Repeat, please, only the lines from the top of the data down to the line with "const SEAT_GAP = 0.3;"; include both of those lines.

□ □ □ □ □

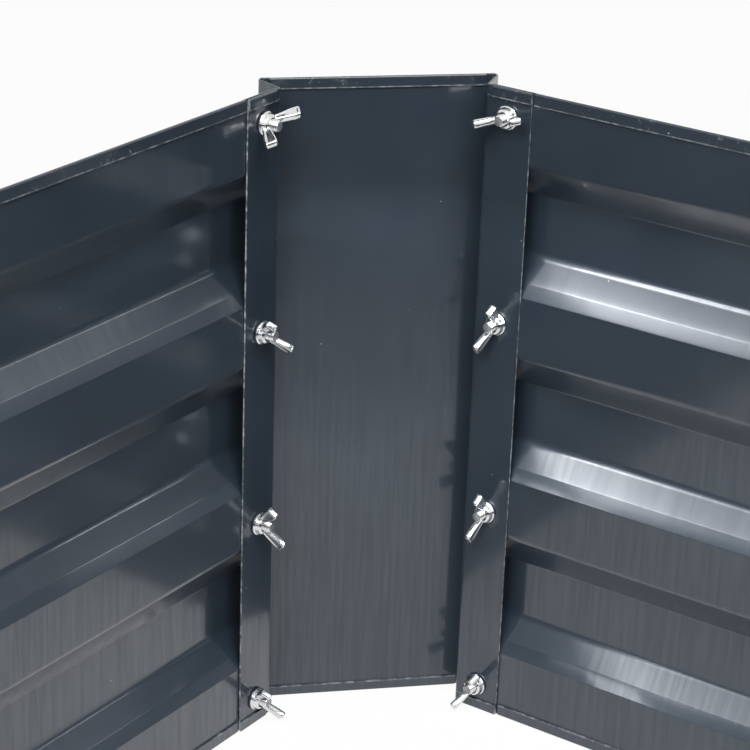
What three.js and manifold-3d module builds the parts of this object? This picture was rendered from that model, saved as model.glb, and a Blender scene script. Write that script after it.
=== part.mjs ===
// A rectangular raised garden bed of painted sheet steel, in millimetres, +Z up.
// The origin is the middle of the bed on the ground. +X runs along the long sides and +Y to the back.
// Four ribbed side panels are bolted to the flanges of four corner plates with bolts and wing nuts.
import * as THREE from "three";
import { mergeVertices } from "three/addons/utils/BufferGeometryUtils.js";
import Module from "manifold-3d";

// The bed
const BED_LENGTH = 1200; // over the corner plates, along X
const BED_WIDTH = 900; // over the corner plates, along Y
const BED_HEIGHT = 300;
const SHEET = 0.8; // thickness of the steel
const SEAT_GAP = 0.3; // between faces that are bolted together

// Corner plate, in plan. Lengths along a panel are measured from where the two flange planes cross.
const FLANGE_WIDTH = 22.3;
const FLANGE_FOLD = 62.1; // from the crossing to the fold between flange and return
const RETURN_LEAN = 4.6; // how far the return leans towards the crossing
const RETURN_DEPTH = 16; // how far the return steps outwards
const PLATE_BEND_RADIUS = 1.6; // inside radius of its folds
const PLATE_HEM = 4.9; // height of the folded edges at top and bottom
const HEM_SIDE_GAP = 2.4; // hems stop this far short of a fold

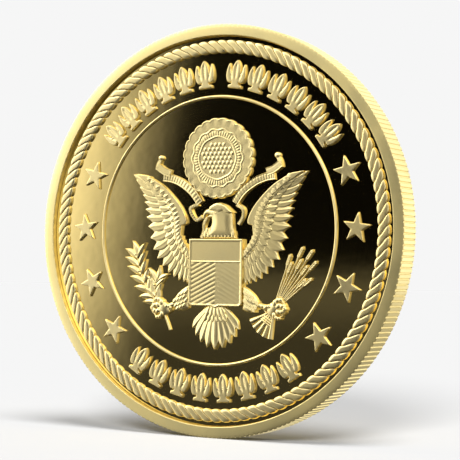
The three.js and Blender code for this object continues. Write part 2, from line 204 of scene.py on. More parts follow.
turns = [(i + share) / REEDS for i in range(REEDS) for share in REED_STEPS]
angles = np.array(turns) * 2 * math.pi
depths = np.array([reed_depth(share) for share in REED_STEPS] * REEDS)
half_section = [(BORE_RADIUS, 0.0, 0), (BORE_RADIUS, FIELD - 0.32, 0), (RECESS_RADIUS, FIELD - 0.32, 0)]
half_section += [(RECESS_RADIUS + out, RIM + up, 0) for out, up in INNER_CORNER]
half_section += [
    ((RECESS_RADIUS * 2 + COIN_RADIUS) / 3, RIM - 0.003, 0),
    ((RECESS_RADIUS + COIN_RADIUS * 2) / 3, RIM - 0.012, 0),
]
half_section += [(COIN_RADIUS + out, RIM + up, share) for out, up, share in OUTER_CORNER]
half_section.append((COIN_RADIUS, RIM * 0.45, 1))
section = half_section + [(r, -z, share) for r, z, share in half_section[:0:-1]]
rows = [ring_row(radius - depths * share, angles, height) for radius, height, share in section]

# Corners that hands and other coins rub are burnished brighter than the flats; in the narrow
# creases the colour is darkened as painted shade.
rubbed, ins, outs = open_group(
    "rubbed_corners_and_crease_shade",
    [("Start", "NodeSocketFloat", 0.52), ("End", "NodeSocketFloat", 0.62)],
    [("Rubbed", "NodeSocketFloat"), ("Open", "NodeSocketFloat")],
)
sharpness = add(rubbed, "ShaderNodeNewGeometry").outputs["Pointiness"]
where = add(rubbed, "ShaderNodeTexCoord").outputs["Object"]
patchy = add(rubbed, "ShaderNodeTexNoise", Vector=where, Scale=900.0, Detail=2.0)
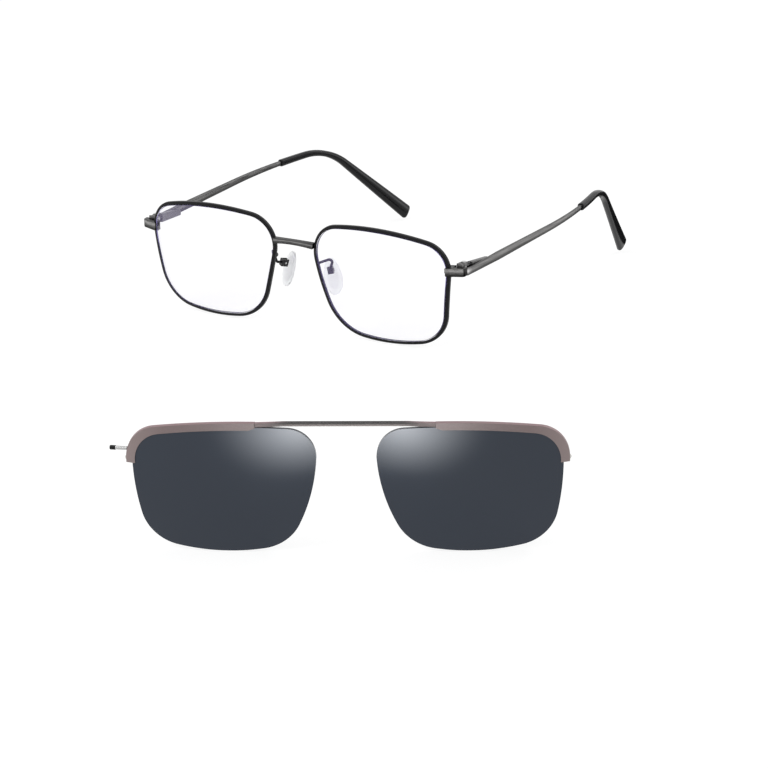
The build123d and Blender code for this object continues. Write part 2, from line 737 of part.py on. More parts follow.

□ □ □ □ □

- [Problem solution]
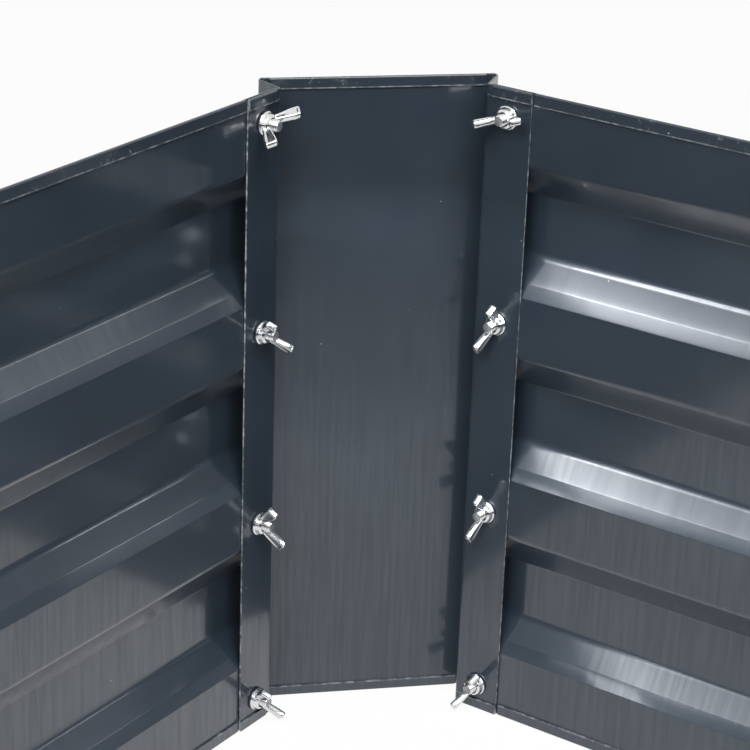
What three.js and manifold-3d module builds the parts of this object? This picture was rendered from that model, saved as model.glb, and a Blender scene script. Write that script after it.
=== part.mjs ===
// A rectangular raised garden bed of painted sheet steel, in millimetres, +Z up.
// The origin is the middle of the bed on the ground. +X runs along the long sides and +Y to the back.
// Four ribbed side panels are bolted to the flanges of four corner plates with bolts and wing nuts.
import * as THREE from "three";
import { mergeVertices } from "three/addons/utils/BufferGeometryUtils.js";
import Module from "manifold-3d";

// The bed
const BED_LENGTH = 1200; // over the corner plates, along X
const BED_WIDTH = 900; // over the corner plates, along Y
const BED_HEIGHT = 300;
const SHEET = 0.8; // thickness of the steel
const SEAT_GAP = 0.3; // between faces that are bolted together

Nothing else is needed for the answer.